At our present time, the vast majority of our Tamil students in the TDSB were born and raised in Canada. As part of this reality, through much anecdotal conversation, many of our Tamil children are unaware of their families’ and community’s history and struggle as refugees to Canada. Thus, the theme for our Tamil Heritage Month in 2017 was born, “Roots & Routes”. Providing our children with the opportunity to discover and learn our roots and the many routes we have taken to find refuge in Canada.
The influential African-American writer and thinker, James Baldwin, said, “Know from whence you came. If you know whence you came, there are absolutely no limitations to where you can go.” Many other significant and successful individuals and groups of peoples have all echoed the importance of this sentiment: Know Thyself. As time passes, and our distance with back home grows, we risk the reality of the next generation losing an important piece of their identity. It is imperative that the next or younger generation is aware of the struggle and sacrifice behind our refuge and origin in Canada.

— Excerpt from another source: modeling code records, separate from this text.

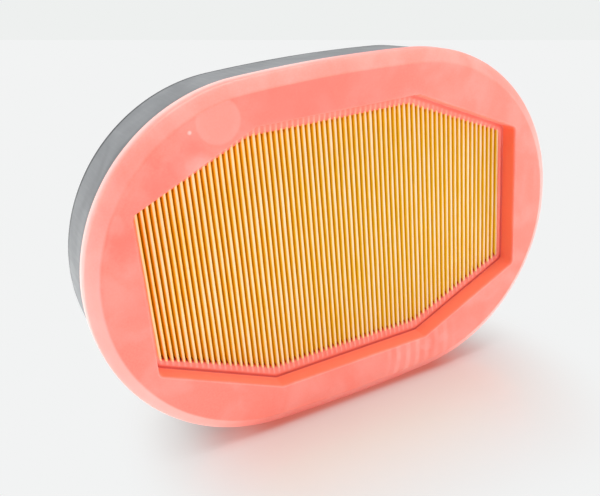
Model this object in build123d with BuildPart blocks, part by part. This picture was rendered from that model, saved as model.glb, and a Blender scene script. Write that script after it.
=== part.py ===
from build123d import *

import os
from math import atan2, degrees

# Oval panel air filter, standing on its long flank. Sizes are in millimetres.
# X runs along the filter, Z is up and the front face looks along -Y.
# The origin is on the ground, under the middle of the filter.
# A depth is always measured from the front face towards the back, along +Y.

# Driving dimensions of the oval and of the soft seal frame at its front
overall_length = 298.0
overall_height = 205.0
overall_depth = 55.0
flank_radius = 896.0
frame_depth = 15.0
bevel_width = 7.5
bevel_depth = 5.2
outer_edge_radius = 2.0
rear_edge_radius = 1.0

# The octagonal well in the face, and the thin lip of foam that frames the paper at its foot
well_depth = 10.6
well_draft = 0.7
well_corner_radius = 3.0
well_edge_radius = 0.8
lip_thickness = 0.6

# The folded paper
pleat_count = 72
pleat_pitch = 3.26
paper_thickness = 0.6
pack_length = (pleat_count - 0.5) * pleat_pitch + paper_thickness

# Octagons: length, height, length of the level edges, height of the upright ends
well_octagon = (240.0, 153.2, 100.0, 90.0)
window_octagon = (pack_length, 139.6, 100.8, 82.8)
pack_octagon = (pack_length, 146.0, 102.0, 88.4)

# The rigid shell behind the seal frame
shell_wall = 2.0
shell_step = 1.0
shell_draft = 1.6
shell_grip = 3.0
shell_rear_edge_radius = 1.5
collar_wall = 1.8
collar_depth = 9.0
rib_width = 2.6
rib_columns = 3
rib_column_spacing = 56.0
rib_rows = 2
rib_row_spacing = 48.0

# The strips, potting and beads that seal and space the paper
strip_thickness = 0.8
potting_gap = 2.0
potting_depth = 6.0
bead_radius = 1.0
bead_rows = 3
bead_row_spacing = 48.0
bead_clearance = 0.2

# Depths that follow from the sizes above
shell_front = frame_depth - shell_grip
shell_floor = overall_depth - shell_wall
collar_front = shell_floor - collar_depth
pack_front = well_depth + lip_thickness
pack_rear = shell_floor - bead_radius - bead_clearance
pack_depth = pack_rear - pack_front


def section_plane(depth):
    """Plane across the filter at a depth. Its normal points to the back."""
    origin = (0, depth - overall_depth / 2, overall_height / 2)
    return Plane(origin=origin, x_dir=(-1, 0, 0), z_dir=(0, 1, 0))


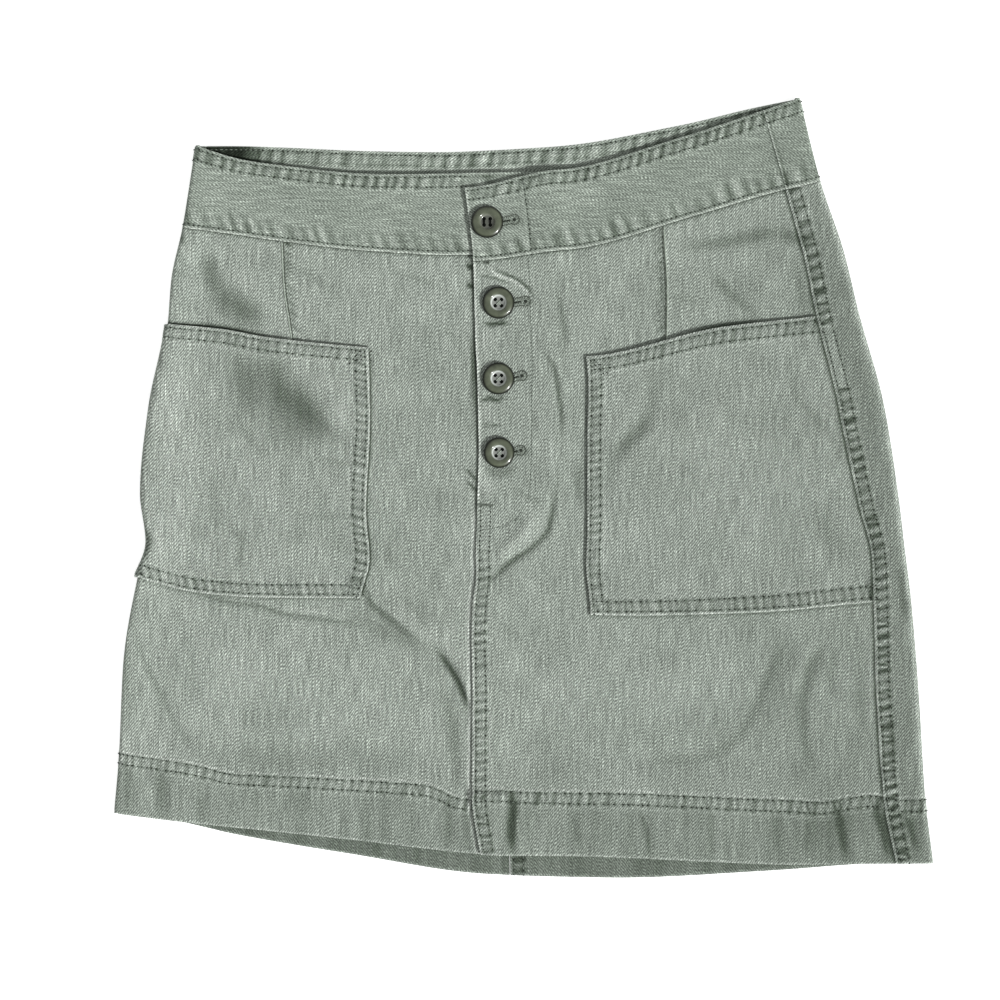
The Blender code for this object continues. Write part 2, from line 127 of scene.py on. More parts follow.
RINGS = (
    # name, drop, left x, left y, right x, right y
    ("waist_top", 0.0, -202.7, 211.1, 171.1, 240.6),
    ("waist_seam", 50.6, -210.8, 160.3, 184.1, 188.8),
    ("yoke", 83.4, -217.6, 128.7, 198.4, 146.0),
    ("pocket_mouth", 112.1, -219.9, 100.8, 207.5, 108.8),
    ("hip_upper", 163.6, -230.2, 48.7, 223.2, 51.1),
    ("hip_lower", 215.6, -235.2, -3.4, 232.5, -7.8),
    ("buckle", 244.4, -231.8, -33.2, 236.2, -38.8),
    ("pocket_foot", 268.7, -238.4, -55.5, 239.9, -68.5),
    ("thigh", 327.3, -247.4, -110.0, 244.9, -129.9),
    ("hem_fold", 385.3, -249.9, -164.6, 248.6, -190.0),
    ("hem_edge", 421.0, -253.0, -201.2, 253.6, -232.2),
)
SHARES = (-1.0, -0.85, -0.70, -0.42, -0.10, 0.20, 0.60, 0.85, 1.0)
FRONT_DIPS = (
    # ring, dip at each share
    ("waist_top", 0.0, 10.7, 17.1, 26.1, 30.3, 32.9, 18.9, 7.4, 0.0),
    ("waist_seam", 0.0, 5.9, 12.3, 22.5, 29.6, 30.8, 15.7, 4.7, 0.0),
    ("pocket_mouth", 0.0, 3.4, 9.6, 16.6, 22.2, 24.7, 8.3, 3.1, 0.0),
    ("pocket_foot", 0.0, 8.3, 10.4, 9.2, 12.7, 15.7, 11.3, 4.4, 0.0),
    ("hem_fold", 0.0, 3.1, 6.7, 8.5, 14.6, 7.4, 6.3, 3.8, 0.0),
    ("hem_edge", 0.0, 2.6, 4.2, 7.3, 11.2, 8.4, 6.8, 2.6, 0.0),
)
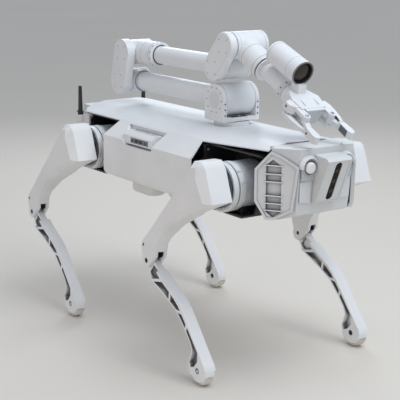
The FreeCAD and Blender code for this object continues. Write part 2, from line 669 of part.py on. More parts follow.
def elbow_link():
    """Link plate beside the elbow, with the cross drum and the socket of the forearm tube."""
    plate = stadium_y(ELBOW, ELBOW_UPPER, 41, -LINK_OUTER_Y, -LINK_INNER_Y)
    drum = rod_y(ELBOW_UPPER[0], ELBOW_UPPER[1], 38, -LINK_INNER_Y, 38)
    drum = round_edges(drum, 4, lambda edge: edge.BoundBox.YMin > 37.9)
    barrel = rod_x(0, ELBOW_UPPER[1], 38, ELBOW_UPPER[0], -215)
    shaft = rod_y(ELBOW[0], ELBOW[1], ARM_SHAFT_RADIUS, -LINK_INNER_Y, -6)
    socket = rod_x(0, ELBOW_UPPER[1], 27, -255, -214)
    return fuse([plate, drum, barrel, shaft]).cut(socket)


def forearm_tube():
    tube = rod_x(0, ELBOW_UPPER[1], 27, -255, WRIST_LOWER[0])
    tube = tube.cut(rod_x(0, ELBOW_UPPER[1], 23, -256, WRIST_LOWER[0] + 1))
    return tube.cut(rod_y(WRIST_LOWER[0], WRIST_LOWER[1], 35, -LINK_INNER_Y, 60))


def forearm_drum():
    drum = rod_y(WRIST_LOWER[0], WRIST_LOWER[1], 35, -LINK_INNER_Y + 1, 50)
    drum = round_edges(drum, 4, lambda edge: edge.BoundBox.YMin > 49.9)
    return drum.cut(rod_y(WRIST_LOWER[0], WRIST_LOWER[1], ARM_SHAFT_RADIUS + RUNNING_GAP, -LINK_INNER_Y, -2))


def wrist_link():
    plate = stadium_y(WRIST_LOWER, WRIST_UPPER, 38, -LINK_OUTER_Y, -LINK_INNER_Y)
    shafts = [rod_y(x, z, ARM_SHAFT_RADIUS, -LINK_INNER_Y, -6) for x, z in (WRIST_LOWER, WRIST_UPPER)]
    return fuse([plate] + shafts)


def on_tool(shape):
    """Place a shape drawn along +X from the upper wrist centre onto the sloping tool axis."""
    return turned(shape, Y_AXIS, TOOL_SLOPE, WRIST_UPPER[0], 0, WRIST_UPPER[1])


def wrist_motor():
    drum = rod_y(0, 0, 38, -LINK_INNER_Y + 1, 65)
    drum = round_edges(drum, 4, lambda edge: edge.BoundBox.YMin > 64.9)
    can = rod_x(0, 0, 36, 0, 117)
    shape = fuse([drum, can])
    shape = shape.cut(rod_y(0, 0, ARM_SHAFT_RADIUS + RUNNING_GAP, -LINK_INNER_Y, -2))
    return on_tool(shape.cut(rod_x(0, 0, 15 + RUNNING_GAP, 88, 118)))


def tool_tube():
    return on_tool(fuse([
        rod_x(0, 0, 15, 92, 119),
        rod_x(0, 0, 34, 119, 125),
        rod_x(0, 0, 22, 125, 236),
    ]))


def palm_section(x, half_width, half_height):
    return [
        (x, -half_width, -half_height), (x, half_width, -half_height),
        (x, half_width, half_height), (x, -half_width, half_height),
    ]


def palm_side():
    """Right side of the palm: two hinge ears and the housing above the finger's crank."""
    y0 = -KNUCKLE_Y - EAR_RADIUS
    y1 = -KNUCKLE_Y + EAR_RADIUS
    solids = [prism_xy([(288, -40), (296, -64), (314, -66), (326, -52), (326, -36)], -1, 22)]
    for z0 in (-20, 10):
        ear = box(314, KNUCKLE_X, y0, y1, z0, z0 + 10)
        solids.append(fuse([ear, rod_z(KNUCKLE_X, -KNUCKLE_Y, EAR_RADIUS, z0, z0 + 10)]))
    return fuse(solids)


def gripper_palm():
    """Faceted palm; its left side is the right side turned half a turn about the tool axis."""
    collar = rod_x(0, 0, 27, 236, 256)
    body = loft(palm_section(250, 25, 24), palm_section(292, 45, 26), palm_section(336, 40, 23))
    jaw = prism_yz([(-30, 22), (30, 22), (17, -22), (-17, -22)], 336, 345)
    saddle = prism_xz([(246, 20), (278, 22), (270, 46), (240, 44)], -13, 13)
    side = palm_side()
    palm = fuse([collar, body, jaw, saddle, side, turned(side, X_AXIS, 180)])
    for y in (-KNUCKLE_Y, KNUCKLE_Y):
        palm = palm.cut(rod_z(KNUCKLE_X, y, 4, -30, 30))
    return on_tool(palm.cut(on_camera_axis(rod_x(0, 0, CAMERA_RADIUS, 0, 123))))


def on_camera_axis(shape):
    """Place a shape drawn along +X onto the camera's axis, above the tool and slightly tilted."""
    return turned(shape, Y_AXIS, -5.5, 134, 0, 62)


def gripper_camera():
    can = rod_x(0, 0, CAMERA_RADIUS, 0, 123)
    can = round_edges(can, 3, lambda edge: edge.BoundBox.XMax < 0.1)
    return on_tool(on_camera_axis(can.cut(rod_x(0, 0, CAMERA_RADIUS - 3, 104, 124))))


def camera_lens():
    return on_tool(on_camera_axis(rod_x(0, 0, CAMERA_RADIUS - 3.2, 104.2, 112)))


def gripper_finger():
    """Right finger: hinge barrel, short arm, paddle tip, and a crank that runs back beside the palm."""
    y = -KNUCKLE_Y
    barrel = rod_z(KNUCKLE_X, y, 9.5, -9.5, 9.5)
    pin = rod_z(KNUCKLE_X, y, 4 - RUNNING_GAP, -20, 20)
    arm = [(358, y - 8), (372, y - 10), (398, -62), (398, -47), (372, y + 6), (362, y + 9)]
    tip = [(386, -59), (398, -64), (428, -67), (438, -63), (441, -52), (430, -46), (396, -47), (386, -48)]
    crank = [
        (390, -59), (372, -65), (346, -69), (318, -70), (300, -66), (300, -55), (318, -57), (346, -56),
        (372, -54), (390, -50),
    ]
    return fuse([barrel, pin, prism_xy(arm, -7, 7), prism_xy(tip, -12, 9), prism_xy(crank, -14, -4)])


# ---- whole robot ----
def all_nodes():
    nodes = {
        "chassis_frame": chassis_frame(),
        "top_cover": top_cover(),
        "side_cover_right": side_cover(),
        "side_cover_left": mirror_y(side_cover()),
        "belly_pan": belly_pan(),
        "battery_pack": battery_pack(),
        "control_unit": control_unit(),
        "hip_roll_motors": hip_roll_motors(),
        "head_shell": head_shell(),
        "cheek_plates": both_sides(cheek_plate()),
        "nose_panel": nose_panel(),
        "nose_window": nose_window(),
        "head_lamps": head_lamps(),
        "rear_cover": rear_cover(),
        "antennas": antennas(),
        "trunk_screws": trunk_screws(),
        "arm_base": arm_base(),
        "arm_turret": arm_turret(),
        "shoulder_motor": shoulder_motor(),
        "upper_arm_tube": upper_arm_tube(),
        "elbow_drum": elbow_drum(),
        "elbow_link": elbow_link(),
        "forearm_tube": forearm_tube(),
        "forearm_drum": forearm_drum(),
        "wrist_link": wrist_link(),
        "wrist_motor": wrist_motor(),
        "tool_tube": tool_tube(),
        "gripper_palm": gripper_palm(),
        "gripper_camera": gripper_camera(),
        "camera_lens": camera_lens(),
        "gripper_finger_right": on_tool(gripper_finger()),
        "gripper_finger_left": on_tool(turned(gripper_finger(), X_AXIS, 180)),
    }
    for corner, hip_x, front, left in (
        ("front_right", HIP_FRONT_X, True, False),
        ("front_left", HIP_FRONT_X, True, True),
        ("rear_right", HIP_REAR_X, False, False),
        ("rear_left", HIP_REAR_X, False, True),
    ):
        nodes.update(leg_nodes(corner, hip_x, front, left))
    return nodes


os.makedirs("parts", exist_ok=True)
for node_name, node_shape in all_nodes().items():
    moved(node_shape, ORIGIN_X).exportStep("parts/" + node_name + ".step")
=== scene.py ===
import json
import math

import bmesh
import bpy
from mathutils import Matrix, Vector


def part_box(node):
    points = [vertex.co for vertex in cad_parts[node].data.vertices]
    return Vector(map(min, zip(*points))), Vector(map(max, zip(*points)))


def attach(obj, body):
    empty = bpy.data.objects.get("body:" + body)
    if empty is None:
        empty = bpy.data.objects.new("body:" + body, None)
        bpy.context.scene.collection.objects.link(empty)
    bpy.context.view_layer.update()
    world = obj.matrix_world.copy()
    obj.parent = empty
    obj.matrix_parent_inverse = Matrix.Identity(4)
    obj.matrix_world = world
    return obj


# Looks of a four-legged robot with a folded arm. Metres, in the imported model's own frame:
# +X towards the nose, +Y to the robot's left, +Z up.
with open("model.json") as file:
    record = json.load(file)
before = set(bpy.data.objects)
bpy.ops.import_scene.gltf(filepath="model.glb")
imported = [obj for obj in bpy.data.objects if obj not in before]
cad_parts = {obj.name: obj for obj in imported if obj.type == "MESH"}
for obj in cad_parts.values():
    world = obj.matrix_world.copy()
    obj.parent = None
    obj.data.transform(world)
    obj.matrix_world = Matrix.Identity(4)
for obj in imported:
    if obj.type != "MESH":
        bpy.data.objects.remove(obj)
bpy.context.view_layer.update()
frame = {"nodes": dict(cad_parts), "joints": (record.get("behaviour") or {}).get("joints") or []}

NODES = frame["nodes"]
JOINTS = {joint["name"]: joint for joint in frame["joints"]}
CORNERS = ("front_right", "front_left", "rear_right", "rear_left")
MM = 0.001


def middle(node):
    low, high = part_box(node)
    return (low + high) / 2


def joint_point(name):
    return Vector(JOINTS[name]["pos_m"])


TRUNK_X = middle("belly_pan").x
LEG_OUTER_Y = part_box("front_left_thigh_cover")[1].y
LEG_WIDTH = 37 * MM
LEG_INNER_Y = LEG_OUTER_Y - LEG_WIDTH
LEG_MIDDLE_Y = LEG_OUTER_Y - LEG_WIDTH / 2
HIP_RING_Y = LEG_OUTER_Y - 97 * MM
HIP_CAN_Y = LEG_OUTER_Y - 134 * MM
FOOT_RADIUS = 40 * MM
X_AXIS = Vector((1, 0, 0))
Y_AXIS = Vector((0, 1, 0))
Z_AXIS = Vector((0, 0, 1))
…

Finally, in connection with Canada’s 150th anniversary, it is important we acknowledge the enduring presence of our Indigenous communities, and recognize the fact that with challenges, Canada has become home to many communities seeking refuge and opportunities. Thus, we will be asking students: How have your cultural roots, as well as your family’s route(s) to Canada, shaped and continue to shape your identity as a Tamil Canadian today? This question will guide our essay, original art, and public speaking contests. These opportunities will give students the opportunity to explore, reflect and creatively express their understanding of their roots and routes.